Whereas economies of scale constrain you when you’re small, when you get big, you kind of want them.
Second, not each and every function provides immediate business value. For example, a surge in quotations due to a campaign may drive revenue, but isn’t guaranteed to. And, if you’re unlucky, you may be paying for invalid requests, although that’s fixed now.
One-off or spiky tasks like campaigns tend to do very well on Lambda, which is why so many case studies come from this space. But while those applications make great showcases, they are rarely significant revenue drivers for the provider. Large corporate workloads bring steady usage (and revenue), but their load profiles don’t give the provider a lot of opportunity for overprovisioning to drive the cost down. Small users likely stumble over the complex distributed programming model, so that there isn’t that much of a long tail either.
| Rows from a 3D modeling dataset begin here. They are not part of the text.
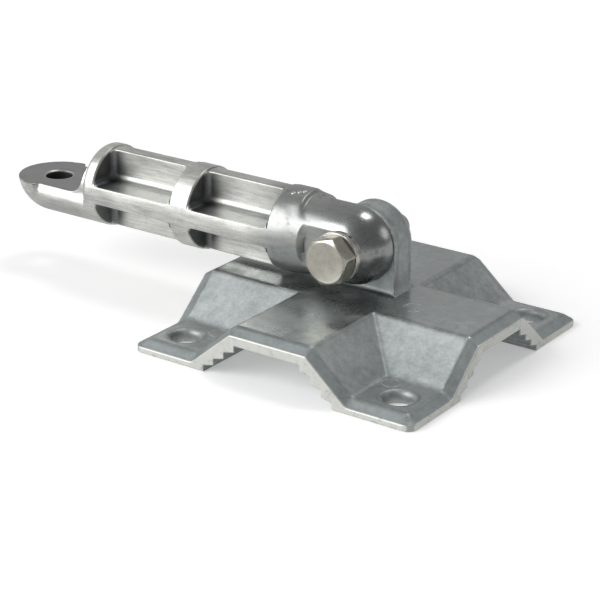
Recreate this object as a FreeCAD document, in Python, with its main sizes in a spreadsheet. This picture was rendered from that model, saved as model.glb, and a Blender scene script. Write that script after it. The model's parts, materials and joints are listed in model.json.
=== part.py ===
import FreeCAD, Part
import math
import os
import Sketcher

# Tilting tie foot: a square saddle base with an upright ear, and a slotted arm that tilts on one M8 bolt.
# Millimetres. The origin is the centre of the base on the ground, +Z up. The arm lies along -X and its
# hinge axis runs along Y, with the bolt head on the -Y side.

doc = FreeCAD.newDocument("tie_foot")

SIZES = {
    # saddle base
    "base_size": 95, "base_corner": 3.5, "rim_width": 3.4, "rim_drop": 2.2, "pad_height": 3.9,
    "channel_height": 10.5, "channel_top": 22.4, "channel_foot": 44, "tooth_fall": 0.9,
    "roof_thick": 5, "crest_wall": 1.6, "foot_wall": 4.3,
    "hole_share": 0.573, "hole_bore": 8.4, "hole_round": 1.8,
    "ear_width": 22.6, "ear_thick": 9, "ear_offset": 0.6, "ear_fillet": 1.4,
    # arm, from the hinge outwards
    "arm_radius": 13, "arm_gap": 0.8, "neck_step": 1, "ball_back": 1.3, "shoulder_gap": 2.6, "lap_gap": 0.2,
    "seat_depth": 1.8, "neck_length": 3.3, "collar_edge": 0.9, "collar_length": 8.1,
    "inner_bay_length": 29, "middle_ring": 7, "outer_bay_length": 29.9, "end_ring": 6.3,
    "tongue_length": 18.5, "web_upright": 5, "web_level": 5.6, "web_fillet": 2.2, "face_fillet": 4.5,
    "eye_bore": 8.2, "eye_round": 1.3, "eye_drop": 1.2,
    # bolt, washers and nut
    "bolt_size": 8, "bolt_tail": 3.55, "bolt_point": 0.9, "hex_flats": 13, "head_height": 5.3,
    "head_disc": 12.2, "head_cone": 0.8, "dimple_width": 4.4, "dimple_depth": 0.3,
    "pivot_clearance": 0.08, "washer_clearance": 0.25, "play": 0.05,
    "plain_width": 15, "plain_thick": 1.6, "spring_width": 14.1, "spring_thick": 2, "spring_slot": 1,
    "nut_washer_width": 16, "nut_height": 6.4, "nut_hex_height": 4.5, "nut_lip": 0.5, "crown_wall": 0.7,
    "ring_wall": 1.1, "ring_height": 1.2,
}

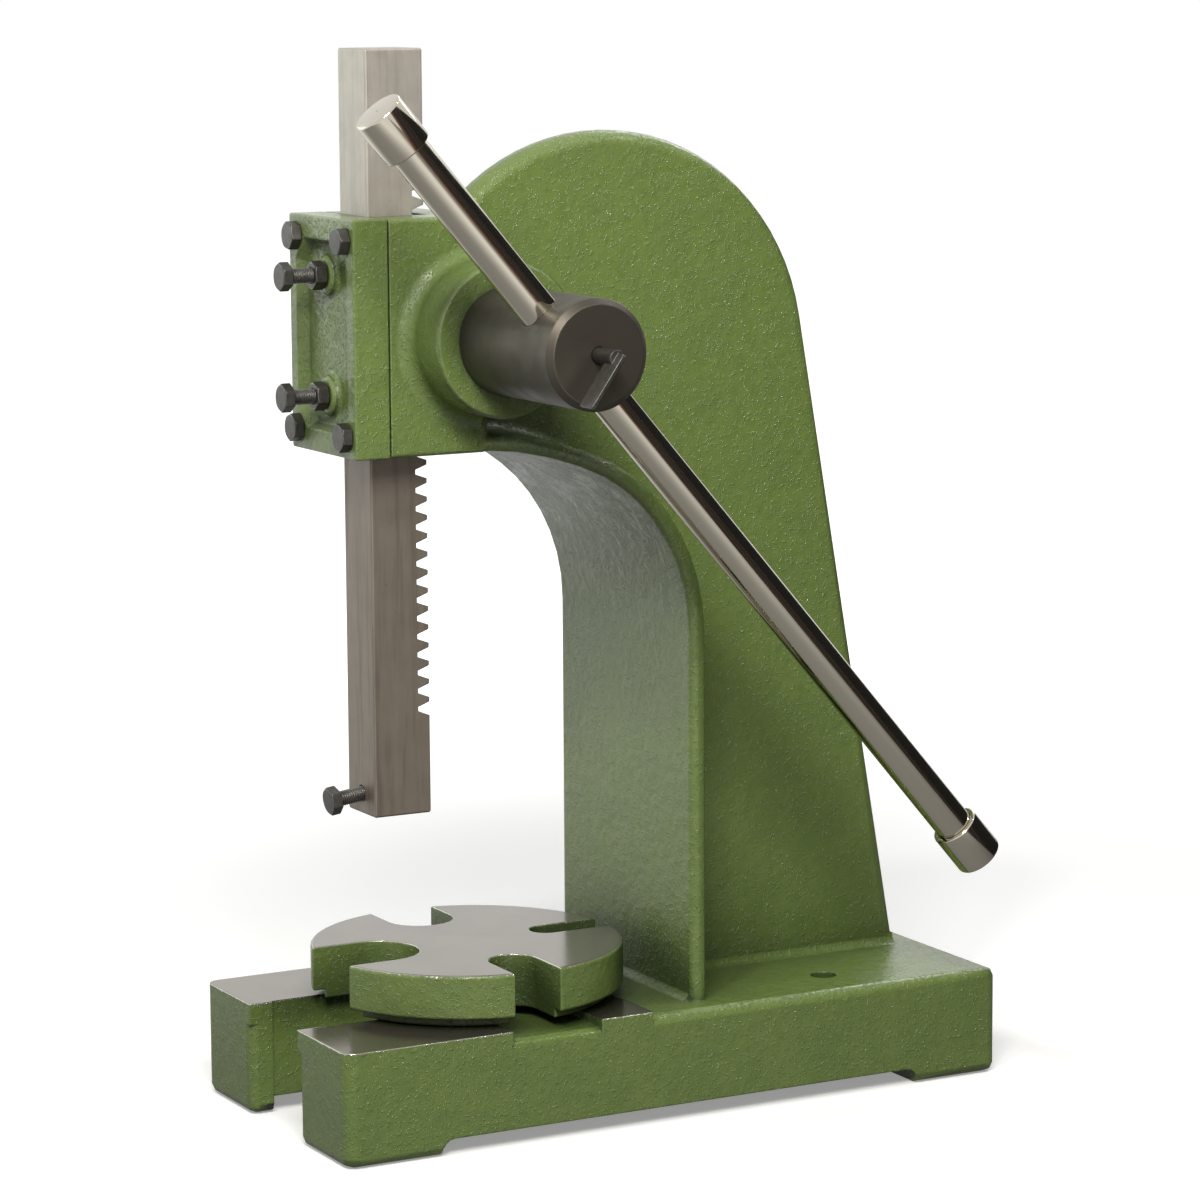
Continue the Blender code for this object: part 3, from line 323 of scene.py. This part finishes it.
class Finish(Shader):
    """A material: its position, its shared effects and its one Principled shader."""

    def __init__(self, name):
        self.material = bpy.data.materials.new(name)
        self.material.use_nodes = True
        super().__init__(self.material.node_tree)
        self.place = self.position()

    def shared(self, name, **values):
        group = bpy.data.node_groups[name]
        labels = {label.replace("_", " ").capitalize(): value for label, value in values.items()}
        return self.add("ShaderNodeGroup", {"Place": self.place, **labels}, node_tree=group).outputs

    def bump(self, height, depth, normal=None):
        values = {"Height": height, "Distance": depth, "Strength": 1.0}
        if normal:
            values["Normal"] = normal
        return self.add("ShaderNodeBump", values).outputs[0]

    def done(self, values):
        shader = self.add("ShaderNodeBsdfPrincipled", values)
        output = self.add("ShaderNodeOutputMaterial")
        self.tree.links.new(shader.outputs[0], output.inputs["Surface"])
        return self.material


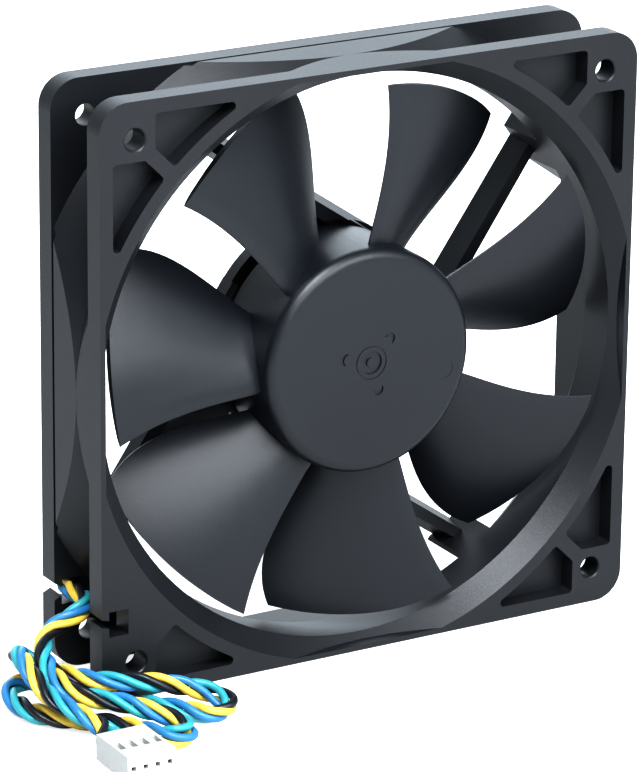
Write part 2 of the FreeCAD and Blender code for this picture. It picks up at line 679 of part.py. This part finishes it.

I can’t speak publicly about service profitability or revenue share. But if it is indeed a Halo product, AWS may not mind if it doesn’t make a huge profit. But at a data-driven company service revenue and profit are major determinants of headcount allocation and talent attractiveness. It’s hard to get promoted for running a loss leader.
Are Halo Products a Good Deal, Then?
If Halo products aren’t profitable, you could argue that buying one means you are getting a good deal. A Honda NSX provided a lot of cool tech and world-class handling for 1/2 the price of a Ferrari. Likewise, I got a lot of cool (depending on your definition of cool) for my money when I bought my (used) Allanté.
I also get to run my Serverless Loan Broker for free. But getting a lot of features for the money doesn’t necessarily imply a low TCO. For example, the body-color-matching tail lights on my Allanté are no longer available. I am very lucky that I coughed up $450 many, many years ago to replace my left one. So, it’s good to look at Halo products for the long run: do you have sufficient skills and resources to keep it as shiny as it was when you first saw it?
I drive my Allanté in nice weather in the foothills and use serverless mainly for demos and to order coffee. Both make me happy, but both may be halos.